### WHAT IS NEEDED
Restate each of the lines given below, word for word.

### DATA SECTION
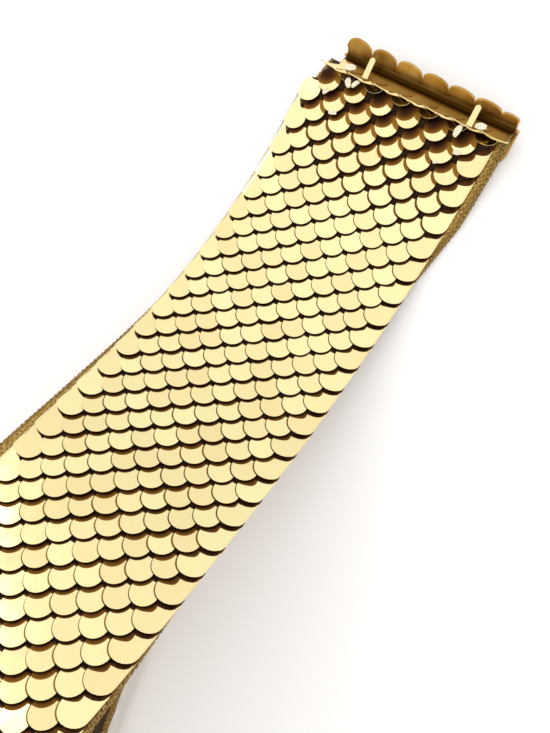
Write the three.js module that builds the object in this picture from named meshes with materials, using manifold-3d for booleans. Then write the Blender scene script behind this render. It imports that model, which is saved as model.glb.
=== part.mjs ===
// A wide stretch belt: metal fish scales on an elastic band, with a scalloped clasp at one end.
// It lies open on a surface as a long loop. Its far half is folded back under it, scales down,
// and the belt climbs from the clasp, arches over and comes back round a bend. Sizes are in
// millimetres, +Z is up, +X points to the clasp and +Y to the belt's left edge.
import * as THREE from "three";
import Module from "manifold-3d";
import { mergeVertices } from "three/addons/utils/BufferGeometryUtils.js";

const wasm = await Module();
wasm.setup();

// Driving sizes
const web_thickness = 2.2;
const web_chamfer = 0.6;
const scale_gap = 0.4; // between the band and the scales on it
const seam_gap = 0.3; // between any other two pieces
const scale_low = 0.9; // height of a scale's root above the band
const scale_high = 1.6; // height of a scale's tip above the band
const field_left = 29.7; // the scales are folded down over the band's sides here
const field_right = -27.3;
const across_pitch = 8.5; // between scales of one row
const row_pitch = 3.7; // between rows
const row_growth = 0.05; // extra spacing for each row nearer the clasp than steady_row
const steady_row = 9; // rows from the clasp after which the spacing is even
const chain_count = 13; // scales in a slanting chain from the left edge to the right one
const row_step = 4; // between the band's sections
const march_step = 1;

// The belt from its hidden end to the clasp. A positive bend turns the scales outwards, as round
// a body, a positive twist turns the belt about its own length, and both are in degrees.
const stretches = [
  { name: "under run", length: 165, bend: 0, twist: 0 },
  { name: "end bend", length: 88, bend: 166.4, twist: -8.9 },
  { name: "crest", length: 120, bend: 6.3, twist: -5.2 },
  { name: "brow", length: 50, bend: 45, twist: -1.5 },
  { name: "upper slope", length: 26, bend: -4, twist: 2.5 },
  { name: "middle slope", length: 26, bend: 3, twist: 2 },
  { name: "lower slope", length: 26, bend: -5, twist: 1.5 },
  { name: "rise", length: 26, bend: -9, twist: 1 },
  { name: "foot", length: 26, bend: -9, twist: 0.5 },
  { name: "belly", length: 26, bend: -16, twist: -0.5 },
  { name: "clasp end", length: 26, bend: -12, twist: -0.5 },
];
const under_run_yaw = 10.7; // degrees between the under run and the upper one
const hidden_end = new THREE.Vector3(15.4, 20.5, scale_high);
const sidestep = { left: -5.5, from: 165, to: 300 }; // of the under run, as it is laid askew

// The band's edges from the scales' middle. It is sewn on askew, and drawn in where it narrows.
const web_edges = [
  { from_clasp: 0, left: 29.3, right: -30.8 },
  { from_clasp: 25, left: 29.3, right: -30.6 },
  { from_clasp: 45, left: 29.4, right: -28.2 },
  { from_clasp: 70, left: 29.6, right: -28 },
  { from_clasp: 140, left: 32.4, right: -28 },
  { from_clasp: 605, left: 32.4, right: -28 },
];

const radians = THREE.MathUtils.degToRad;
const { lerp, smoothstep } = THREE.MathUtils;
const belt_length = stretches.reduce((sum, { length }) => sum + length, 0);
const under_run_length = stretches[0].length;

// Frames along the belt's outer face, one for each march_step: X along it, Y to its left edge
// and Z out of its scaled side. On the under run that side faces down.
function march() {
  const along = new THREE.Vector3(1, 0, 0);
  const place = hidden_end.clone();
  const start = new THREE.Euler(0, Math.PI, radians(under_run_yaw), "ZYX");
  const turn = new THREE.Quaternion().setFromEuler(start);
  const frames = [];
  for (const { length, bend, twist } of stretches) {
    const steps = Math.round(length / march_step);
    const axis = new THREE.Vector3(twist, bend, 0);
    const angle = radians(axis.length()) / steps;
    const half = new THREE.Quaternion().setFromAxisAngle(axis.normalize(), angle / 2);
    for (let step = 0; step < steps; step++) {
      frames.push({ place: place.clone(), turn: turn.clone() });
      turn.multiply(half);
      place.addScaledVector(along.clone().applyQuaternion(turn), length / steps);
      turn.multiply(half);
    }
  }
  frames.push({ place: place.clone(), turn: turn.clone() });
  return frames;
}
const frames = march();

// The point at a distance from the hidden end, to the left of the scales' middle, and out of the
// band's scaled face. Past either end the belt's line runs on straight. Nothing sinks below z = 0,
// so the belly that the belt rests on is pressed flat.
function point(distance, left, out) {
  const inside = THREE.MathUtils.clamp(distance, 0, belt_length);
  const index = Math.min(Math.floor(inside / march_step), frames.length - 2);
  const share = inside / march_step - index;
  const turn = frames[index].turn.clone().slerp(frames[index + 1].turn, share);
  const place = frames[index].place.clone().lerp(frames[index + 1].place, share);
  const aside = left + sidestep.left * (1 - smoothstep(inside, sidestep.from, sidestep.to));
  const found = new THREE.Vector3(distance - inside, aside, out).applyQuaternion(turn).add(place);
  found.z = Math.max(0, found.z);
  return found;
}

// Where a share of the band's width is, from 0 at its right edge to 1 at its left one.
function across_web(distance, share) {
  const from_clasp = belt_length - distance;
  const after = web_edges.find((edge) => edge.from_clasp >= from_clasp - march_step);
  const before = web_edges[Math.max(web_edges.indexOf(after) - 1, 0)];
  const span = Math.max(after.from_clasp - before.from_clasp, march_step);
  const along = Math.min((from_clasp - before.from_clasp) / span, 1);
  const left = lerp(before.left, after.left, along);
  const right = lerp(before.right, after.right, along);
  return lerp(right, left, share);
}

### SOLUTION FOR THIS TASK
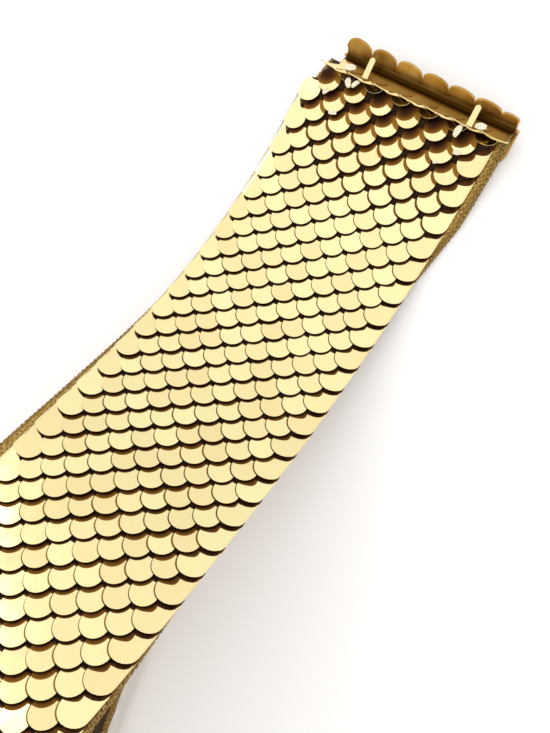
Write the three.js module that builds the object in this picture from named meshes with materials, using manifold-3d for booleans. Then write the Blender scene script behind this render. It imports that model, which is saved as model.glb.
=== part.mjs ===
// A wide stretch belt: metal fish scales on an elastic band, with a scalloped clasp at one end.
// It lies open on a surface as a long loop. Its far half is folded back under it, scales down,
// and the belt climbs from the clasp, arches over and comes back round a bend. Sizes are in
// millimetres, +Z is up, +X points to the clasp and +Y to the belt's left edge.
import * as THREE from "three";
import Module from "manifold-3d";
import { mergeVertices } from "three/addons/utils/BufferGeometryUtils.js";

const wasm = await Module();
wasm.setup();

// Driving sizes
const web_thickness = 2.2;
const web_chamfer = 0.6;
const scale_gap = 0.4; // between the band and the scales on it
const seam_gap = 0.3; // between any other two pieces
const scale_low = 0.9; // height of a scale's root above the band
const scale_high = 1.6; // height of a scale's tip above the band
const field_left = 29.7; // the scales are folded down over the band's sides here
const field_right = -27.3;
const across_pitch = 8.5; // between scales of one row
const row_pitch = 3.7; // between rows
const row_growth = 0.05; // extra spacing for each row nearer the clasp than steady_row
const steady_row = 9; // rows from the clasp after which the spacing is even
const chain_count = 13; // scales in a slanting chain from the left edge to the right one
const row_step = 4; // between the band's sections
const march_step = 1;

// The belt from its hidden end to the clasp. A positive bend turns the scales outwards, as round
// a body, a positive twist turns the belt about its own length, and both are in degrees.
const stretches = [
  { name: "under run", length: 165, bend: 0, twist: 0 },
  { name: "end bend", length: 88, bend: 166.4, twist: -8.9 },
  { name: "crest", length: 120, bend: 6.3, twist: -5.2 },
  { name: "brow", length: 50, bend: 45, twist: -1.5 },
  { name: "upper slope", length: 26, bend: -4, twist: 2.5 },
  { name: "middle slope", length: 26, bend: 3, twist: 2 },
  { name: "lower slope", length: 26, bend: -5, twist: 1.5 },
  { name: "rise", length: 26, bend: -9, twist: 1 },
  { name: "foot", length: 26, bend: -9, twist: 0.5 },
  { name: "belly", length: 26, bend: -16, twist: -0.5 },
  { name: "clasp end", length: 26, bend: -12, twist: -0.5 },
];
const under_run_yaw = 10.7; // degrees between the under run and the upper one
const hidden_end = new THREE.Vector3(15.4, 20.5, scale_high);
const sidestep = { left: -5.5, from: 165, to: 300 }; // of the under run, as it is laid askew

// The band's edges from the scales' middle. It is sewn on askew, and drawn in where it narrows.
const web_edges = [
  { from_clasp: 0, left: 29.3, right: -30.8 },
  { from_clasp: 25, left: 29.3, right: -30.6 },
  { from_clasp: 45, left: 29.4, right: -28.2 },
  { from_clasp: 70, left: 29.6, right: -28 },
  { from_clasp: 140, left: 32.4, right: -28 },
  { from_clasp: 605, left: 32.4, right: -28 },
];

const radians = THREE.MathUtils.degToRad;
const { lerp, smoothstep } = THREE.MathUtils;
const belt_length = stretches.reduce((sum, { length }) => sum + length, 0);
const under_run_length = stretches[0].length;

// Frames along the belt's outer face, one for each march_step: X along it, Y to its left edge
// and Z out of its scaled side. On the under run that side faces down.
function march() {
  const along = new THREE.Vector3(1, 0, 0);
  const place = hidden_end.clone();
  const start = new THREE.Euler(0, Math.PI, radians(under_run_yaw), "ZYX");
  const turn = new THREE.Quaternion().setFromEuler(start);
  const frames = [];
  for (const { length, bend, twist } of stretches) {
    const steps = Math.round(length / march_step);
    const axis = new THREE.Vector3(twist, bend, 0);
    const angle = radians(axis.length()) / steps;
    const half = new THREE.Quaternion().setFromAxisAngle(axis.normalize(), angle / 2);
    for (let step = 0; step < steps; step++) {
      frames.push({ place: place.clone(), turn: turn.clone() });
      turn.multiply(half);
      place.addScaledVector(along.clone().applyQuaternion(turn), length / steps);
      turn.multiply(half);
    }
  }
  frames.push({ place: place.clone(), turn: turn.clone() });
  return frames;
}
const frames = march();

// The point at a distance from the hidden end, to the left of the scales' middle, and out of the
// band's scaled face. Past either end the belt's line runs on straight. Nothing sinks below z = 0,
// so the belly that the belt rests on is pressed flat.
function point(distance, left, out) {
  const inside = THREE.MathUtils.clamp(distance, 0, belt_length);
  const index = Math.min(Math.floor(inside / march_step), frames.length - 2);
  const share = inside / march_step - index;
  const turn = frames[index].turn.clone().slerp(frames[index + 1].turn, share);
  const place = frames[index].place.clone().lerp(frames[index + 1].place, share);
  const aside = left + sidestep.left * (1 - smoothstep(inside, sidestep.from, sidestep.to));
  const found = new THREE.Vector3(distance - inside, aside, out).applyQuaternion(turn).add(place);
  found.z = Math.max(0, found.z);
  return found;
}

// Where a share of the band's width is, from 0 at its right edge to 1 at its left one.
function across_web(distance, share) {
  const from_clasp = belt_length - distance;
  const after = web_edges.find((edge) => edge.from_clasp >= from_clasp - march_step);
  const before = web_edges[Math.max(web_edges.indexOf(after) - 1, 0)];
  const span = Math.max(after.from_clasp - before.from_clasp, march_step);
  const along = Math.min((from_clasp - before.from_clasp) / span, 1);
  const left = lerp(before.left, after.left, along);
  const right = lerp(before.right, after.right, along);
  return lerp(right, left, share);
}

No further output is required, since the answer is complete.